[Entries with parts and joints]
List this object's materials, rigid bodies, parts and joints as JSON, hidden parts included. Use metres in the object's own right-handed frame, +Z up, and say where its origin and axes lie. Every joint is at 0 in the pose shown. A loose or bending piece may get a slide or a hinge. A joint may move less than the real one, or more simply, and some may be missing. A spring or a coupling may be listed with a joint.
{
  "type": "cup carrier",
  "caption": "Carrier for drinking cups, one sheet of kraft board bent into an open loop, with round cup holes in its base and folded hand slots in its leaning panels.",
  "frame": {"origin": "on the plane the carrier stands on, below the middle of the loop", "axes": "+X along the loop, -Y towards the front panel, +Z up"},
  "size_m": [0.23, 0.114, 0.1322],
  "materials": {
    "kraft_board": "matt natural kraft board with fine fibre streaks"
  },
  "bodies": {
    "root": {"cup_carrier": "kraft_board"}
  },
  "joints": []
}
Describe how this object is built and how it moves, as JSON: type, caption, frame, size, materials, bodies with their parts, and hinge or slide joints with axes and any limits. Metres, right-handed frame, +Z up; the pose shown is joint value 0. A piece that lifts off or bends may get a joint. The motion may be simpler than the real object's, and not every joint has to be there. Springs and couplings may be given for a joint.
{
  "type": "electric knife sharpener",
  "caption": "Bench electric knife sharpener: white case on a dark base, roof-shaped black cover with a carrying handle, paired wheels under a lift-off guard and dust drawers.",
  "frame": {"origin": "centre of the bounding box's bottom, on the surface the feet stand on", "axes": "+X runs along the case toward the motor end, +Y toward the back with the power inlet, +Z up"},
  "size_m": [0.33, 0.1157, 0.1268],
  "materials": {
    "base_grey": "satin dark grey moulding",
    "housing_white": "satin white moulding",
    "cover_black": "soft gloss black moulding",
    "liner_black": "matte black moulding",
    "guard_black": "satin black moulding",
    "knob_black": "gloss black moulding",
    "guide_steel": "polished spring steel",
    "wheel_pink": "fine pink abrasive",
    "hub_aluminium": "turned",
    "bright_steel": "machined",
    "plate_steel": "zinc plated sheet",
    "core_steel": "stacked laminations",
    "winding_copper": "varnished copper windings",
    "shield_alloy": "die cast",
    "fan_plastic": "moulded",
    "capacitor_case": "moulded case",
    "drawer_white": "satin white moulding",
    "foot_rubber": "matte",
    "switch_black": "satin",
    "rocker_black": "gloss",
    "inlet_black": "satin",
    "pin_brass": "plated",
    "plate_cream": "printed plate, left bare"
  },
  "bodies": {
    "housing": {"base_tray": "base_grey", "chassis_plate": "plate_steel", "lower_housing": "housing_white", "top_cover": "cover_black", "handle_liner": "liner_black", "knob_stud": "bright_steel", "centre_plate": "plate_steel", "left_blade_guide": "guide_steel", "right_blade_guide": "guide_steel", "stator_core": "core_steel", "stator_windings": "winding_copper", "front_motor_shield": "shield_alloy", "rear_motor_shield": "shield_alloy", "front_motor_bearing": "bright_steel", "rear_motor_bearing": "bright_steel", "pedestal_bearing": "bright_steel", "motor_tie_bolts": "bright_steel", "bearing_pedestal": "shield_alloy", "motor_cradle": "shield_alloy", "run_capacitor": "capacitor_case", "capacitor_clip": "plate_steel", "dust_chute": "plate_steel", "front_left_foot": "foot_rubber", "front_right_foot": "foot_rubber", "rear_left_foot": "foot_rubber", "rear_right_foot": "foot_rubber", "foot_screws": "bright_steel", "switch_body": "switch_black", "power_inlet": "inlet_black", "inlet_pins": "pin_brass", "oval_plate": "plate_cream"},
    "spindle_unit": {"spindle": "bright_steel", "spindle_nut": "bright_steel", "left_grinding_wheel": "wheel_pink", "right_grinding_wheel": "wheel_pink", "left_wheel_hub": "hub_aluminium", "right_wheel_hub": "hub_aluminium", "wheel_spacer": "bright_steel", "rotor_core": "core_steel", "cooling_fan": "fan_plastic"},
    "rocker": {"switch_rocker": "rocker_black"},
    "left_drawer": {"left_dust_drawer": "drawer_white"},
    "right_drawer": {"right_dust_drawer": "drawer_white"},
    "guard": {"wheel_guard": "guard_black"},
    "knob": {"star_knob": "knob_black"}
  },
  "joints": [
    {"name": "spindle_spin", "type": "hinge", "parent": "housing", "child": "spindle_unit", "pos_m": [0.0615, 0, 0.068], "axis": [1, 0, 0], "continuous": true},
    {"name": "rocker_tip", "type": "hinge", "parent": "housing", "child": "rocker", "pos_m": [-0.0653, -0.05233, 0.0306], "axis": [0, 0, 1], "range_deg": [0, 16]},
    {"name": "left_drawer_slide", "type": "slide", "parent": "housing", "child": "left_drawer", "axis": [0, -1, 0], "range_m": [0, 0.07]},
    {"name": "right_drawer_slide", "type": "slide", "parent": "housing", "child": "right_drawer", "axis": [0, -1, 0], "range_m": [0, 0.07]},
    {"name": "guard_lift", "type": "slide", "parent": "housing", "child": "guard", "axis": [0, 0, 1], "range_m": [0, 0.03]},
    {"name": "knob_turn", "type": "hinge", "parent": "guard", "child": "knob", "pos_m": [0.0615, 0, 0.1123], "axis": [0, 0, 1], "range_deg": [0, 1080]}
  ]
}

• [WRITTEN EXERCISE] Every entry must be output again, exactly as written above.

• [REPLY]
List this object's materials, rigid bodies, parts and joints as JSON, hidden parts included. Use metres in the object's own right-handed frame, +Z up, and say where its origin and axes lie. Every joint is at 0 in the pose shown. A loose or bending piece may get a slide or a hinge. A joint may move less than the real one, or more simply, and some may be missing. A spring or a coupling may be listed with a joint.
{
  "type": "cup carrier",
  "caption": "Carrier for drinking cups, one sheet of kraft board bent into an open loop, with round cup holes in its base and folded hand slots in its leaning panels.",
  "frame": {"origin": "on the plane the carrier stands on, below the middle of the loop", "axes": "+X along the loop, -Y towards the front panel, +Z up"},
  "size_m": [0.23, 0.114, 0.1322],
  "materials": {
    "kraft_board": "matt natural kraft board with fine fibre streaks"
  },
  "bodies": {
    "root": {"cup_carrier": "kraft_board"}
  },
  "joints": []
}
Describe how this object is built and how it moves, as JSON: type, caption, frame, size, materials, bodies with their parts, and hinge or slide joints with axes and any limits. Metres, right-handed frame, +Z up; the pose shown is joint value 0. A piece that lifts off or bends may get a joint. The motion may be simpler than the real object's, and not every joint has to be there. Springs and couplings may be given for a joint.
{
  "type": "electric knife sharpener",
  "caption": "Bench electric knife sharpener: white case on a dark base, roof-shaped black cover with a carrying handle, paired wheels under a lift-off guard and dust drawers.",
  "frame": {"origin": "centre of the bounding box's bottom, on the surface the feet stand on", "axes": "+X runs along the case toward the motor end, +Y toward the back with the power inlet, +Z up"},
  "size_m": [0.33, 0.1157, 0.1268],
  "materials": {
    "base_grey": "satin dark grey moulding",
    "housing_white": "satin white moulding",
    "cover_black": "soft gloss black moulding",
    "liner_black": "matte black moulding",
    "guard_black": "satin black moulding",
    "knob_black": "gloss black moulding",
    "guide_steel": "polished spring steel",
    "wheel_pink": "fine pink abrasive",
    "hub_aluminium": "turned",
    "bright_steel": "machined",
    "plate_steel": "zinc plated sheet",
    "core_steel": "stacked laminations",
    "winding_copper": "varnished copper windings",
    "shield_alloy": "die cast",
    "fan_plastic": "moulded",
    "capacitor_case": "moulded case",
    "drawer_white": "satin white moulding",
    "foot_rubber": "matte",
    "switch_black": "satin",
    "rocker_black": "gloss",
    "inlet_black": "satin",
    "pin_brass": "plated",
    "plate_cream": "printed plate, left bare"
  },
  "bodies": {
    "housing": {"base_tray": "base_grey", "chassis_plate": "plate_steel", "lower_housing": "housing_white", "top_cover": "cover_black", "handle_liner": "liner_black", "knob_stud": "bright_steel", "centre_plate": "plate_steel", "left_blade_guide": "guide_steel", "right_blade_guide": "guide_steel", "stator_core": "core_steel", "stator_windings": "winding_copper", "front_motor_shield": "shield_alloy", "rear_motor_shield": "shield_alloy", "front_motor_bearing": "bright_steel", "rear_motor_bearing": "bright_steel", "pedestal_bearing": "bright_steel", "motor_tie_bolts": "bright_steel", "bearing_pedestal": "shield_alloy", "motor_cradle": "shield_alloy", "run_capacitor": "capacitor_case", "capacitor_clip": "plate_steel", "dust_chute": "plate_steel", "front_left_foot": "foot_rubber", "front_right_foot": "foot_rubber", "rear_left_foot": "foot_rubber", "rear_right_foot": "foot_rubber", "foot_screws": "bright_steel", "switch_body": "switch_black", "power_inlet": "inlet_black", "inlet_pins": "pin_brass", "oval_plate": "plate_cream"},
    "spindle_unit": {"spindle": "bright_steel", "spindle_nut": "bright_steel", "left_grinding_wheel": "wheel_pink", "right_grinding_wheel": "wheel_pink", "left_wheel_hub": "hub_aluminium", "right_wheel_hub": "hub_aluminium", "wheel_spacer": "bright_steel", "rotor_core": "core_steel", "cooling_fan": "fan_plastic"},
    "rocker": {"switch_rocker": "rocker_black"},
    "left_drawer": {"left_dust_drawer": "drawer_white"},
    "right_drawer": {"right_dust_drawer": "drawer_white"},
    "guard": {"wheel_guard": "guard_black"},
    "knob": {"star_knob": "knob_black"}
  },
  "joints": [
    {"name": "spindle_spin", "type": "hinge", "parent": "housing", "child": "spindle_unit", "pos_m": [0.0615, 0, 0.068], "axis": [1, 0, 0], "continuous": true},
    {"name": "rocker_tip", "type": "hinge", "parent": "housing", "child": "rocker", "pos_m": [-0.0653, -0.05233, 0.0306], "axis": [0, 0, 1], "range_deg": [0, 16]},
    {"name": "left_drawer_slide", "type": "slide", "parent": "housing", "child": "left_drawer", "axis": [0, -1, 0], "range_m": [0, 0.07]},
    {"name": "right_drawer_slide", "type": "slide", "parent": "housing", "child": "right_drawer", "axis": [0, -1, 0], "range_m": [0, 0.07]},
    {"name": "guard_lift", "type": "slide", "parent": "housing", "child": "guard", "axis": [0, 0, 1], "range_m": [0, 0.03]},
    {"name": "knob_turn", "type": "hinge", "parent": "guard", "child": "knob", "pos_m": [0.0615, 0, 0.1123], "axis": [0, 0, 1], "range_deg": [0, 1080]}
  ]
}